Pick sites to give inflated data. Ignore unbiased data and trends and then corrupt it all to provide the excuse for radical changes to political, social, and economic systems. That no one woul agree to voluntarily in the absence of dire transglobal threats to survival.
It’s Lysenkoism where reality must give way to political ideology.
Whatever it takes to gain the desired servitude.
Good job.

Gil R.
July 29, 2012 12:29 pm

I would have liked to see the in the press release total numbers for stations in each category/location, just to help us more quickly appreciate the extent of the problem — you know, 5 vs. 50 vs. 500 stations is something that can help one wrap one’s head around the issue.
Congratulations on the paper, and the enjoyably subtle dig.

anne
July 29, 2012 12:29 pm

Anthony just brilliant, and such hard work, well done

July 29, 2012 12:29 pm

As an ENGINEER…used to SPC (Statistical Process Control) after reading Anthony Watt’s fine paper and the figures I gather THIS AT FIRST PASS:
There are 10 decades of data, going back to around the turn of the century-
1. Probable NET “real” change, 1.55 degrees C upward from “whatever” would be the baseline.
2. Enough S.D.’s from the normal variance to be a real trend.
3. NO exposition of the DECADE to DECADE changes, which I think would (will, Anthony isn’t just going to “hang it up” now..) show..particularly with the LAST decade in place, warm trends/cool trends,warm trends and cool trends.

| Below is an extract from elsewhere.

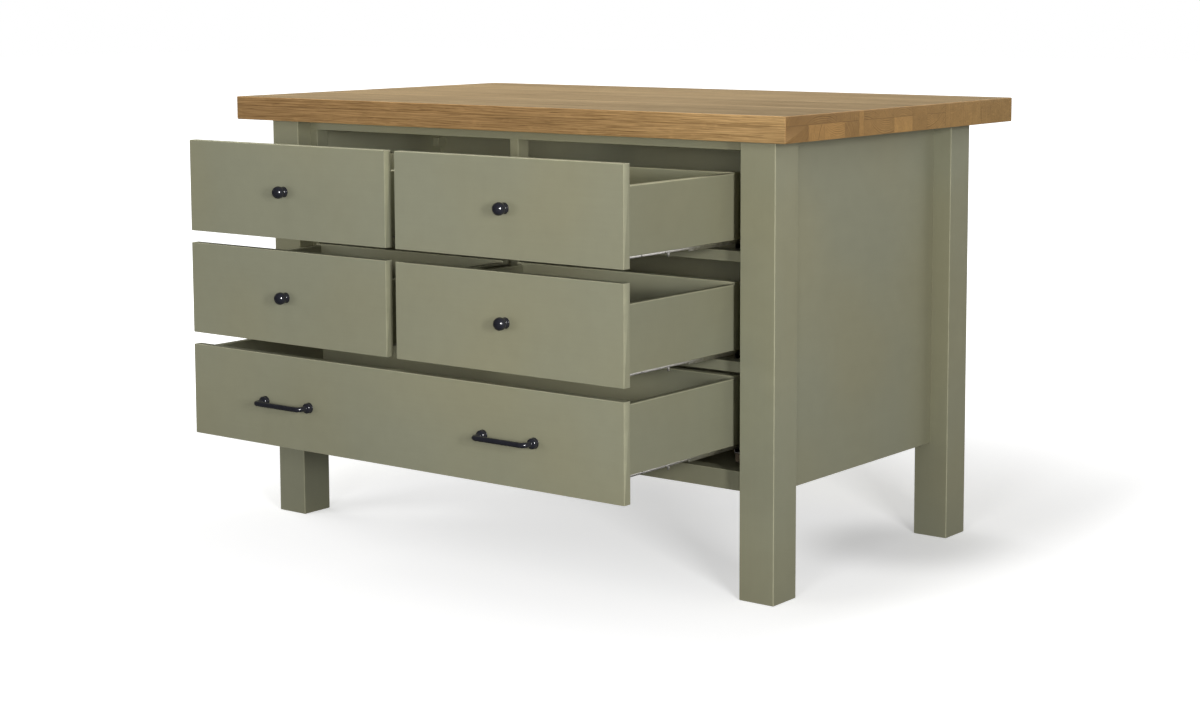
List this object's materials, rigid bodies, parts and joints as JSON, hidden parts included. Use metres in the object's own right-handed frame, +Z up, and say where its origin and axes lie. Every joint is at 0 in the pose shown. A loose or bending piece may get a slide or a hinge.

AND THAT is the “underlying oscillation” which always exists.
THE FACT THAT WE’VE NOW LIVED THROUGH A DOWNTURN SPANNING OVER A DOZEN YEARS…should obviate the CO2 “dominance” argument from an empirical standpoint.
Important CONCLUSION derived from EXCELLENT DATA and assessment of the GIGO (that’s a complex computer analysis term) difficulty.
Sending this link to MANY…
Max

Jimbo
July 29, 2012 12:29 pm

I second (or third) the suggestion to give this press release a heading.